# AIM OF THE EXERCISE:
Reproduce exactly the lines below, from the first through the one containing "round its core.", and nothing more.

# SOURCE DATA:
BEGIN
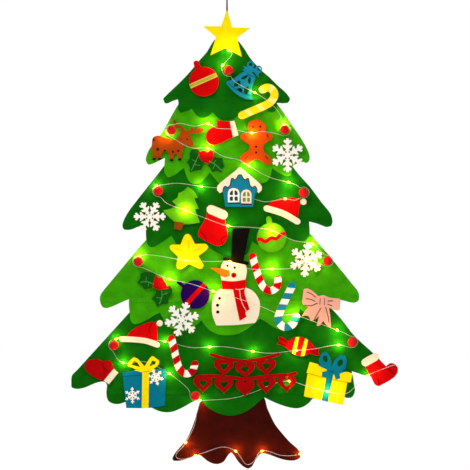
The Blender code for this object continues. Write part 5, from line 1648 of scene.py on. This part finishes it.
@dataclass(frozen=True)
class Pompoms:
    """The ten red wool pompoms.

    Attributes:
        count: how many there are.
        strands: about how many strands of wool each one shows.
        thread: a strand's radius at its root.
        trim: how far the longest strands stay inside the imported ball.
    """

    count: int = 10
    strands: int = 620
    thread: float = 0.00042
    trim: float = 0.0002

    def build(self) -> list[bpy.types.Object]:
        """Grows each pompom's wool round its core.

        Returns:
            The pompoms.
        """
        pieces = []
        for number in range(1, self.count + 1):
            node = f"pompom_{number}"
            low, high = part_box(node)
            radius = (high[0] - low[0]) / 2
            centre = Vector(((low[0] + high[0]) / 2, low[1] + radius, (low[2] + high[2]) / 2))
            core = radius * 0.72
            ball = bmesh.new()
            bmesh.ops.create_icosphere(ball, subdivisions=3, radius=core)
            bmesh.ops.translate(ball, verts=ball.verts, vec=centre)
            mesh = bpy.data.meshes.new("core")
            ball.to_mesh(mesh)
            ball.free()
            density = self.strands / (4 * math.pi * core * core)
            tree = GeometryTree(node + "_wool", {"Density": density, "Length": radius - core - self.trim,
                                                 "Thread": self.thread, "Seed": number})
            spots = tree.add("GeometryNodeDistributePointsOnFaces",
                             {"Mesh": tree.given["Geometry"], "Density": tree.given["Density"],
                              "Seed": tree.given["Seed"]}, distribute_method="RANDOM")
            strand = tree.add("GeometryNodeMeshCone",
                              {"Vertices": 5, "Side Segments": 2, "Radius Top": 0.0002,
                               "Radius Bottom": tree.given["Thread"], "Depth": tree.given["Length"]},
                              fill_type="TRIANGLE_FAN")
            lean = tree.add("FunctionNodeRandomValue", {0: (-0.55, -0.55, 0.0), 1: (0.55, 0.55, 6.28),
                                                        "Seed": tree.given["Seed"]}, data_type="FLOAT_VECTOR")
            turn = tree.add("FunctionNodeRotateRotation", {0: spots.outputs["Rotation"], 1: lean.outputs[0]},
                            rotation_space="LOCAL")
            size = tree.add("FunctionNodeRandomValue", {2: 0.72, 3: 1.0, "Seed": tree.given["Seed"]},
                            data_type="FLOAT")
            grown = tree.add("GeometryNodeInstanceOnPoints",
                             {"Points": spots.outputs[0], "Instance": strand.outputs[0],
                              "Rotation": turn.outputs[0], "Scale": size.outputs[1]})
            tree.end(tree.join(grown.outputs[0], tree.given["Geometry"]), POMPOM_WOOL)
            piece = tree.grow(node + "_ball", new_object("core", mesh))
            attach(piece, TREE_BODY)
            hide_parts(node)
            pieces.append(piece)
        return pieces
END
# OUTPUT OF THE EXERCISE:
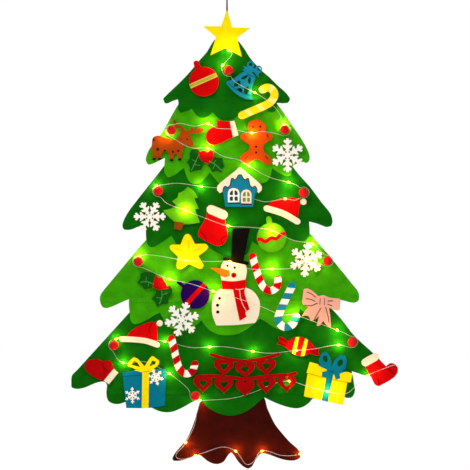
The Blender code for this object continues. Write part 5, from line 1648 of scene.py on. This part finishes it.
@dataclass(frozen=True)
class Pompoms:
    """The ten red wool pompoms.

    Attributes:
        count: how many there are.
        strands: about how many strands of wool each one shows.
        thread: a strand's radius at its root.
        trim: how far the longest strands stay inside the imported ball.
    """

    count: int = 10
    strands: int = 620
    thread: float = 0.00042
    trim: float = 0.0002

    def build(self) -> list[bpy.types.Object]:
        """Grows each pompom's wool round its core.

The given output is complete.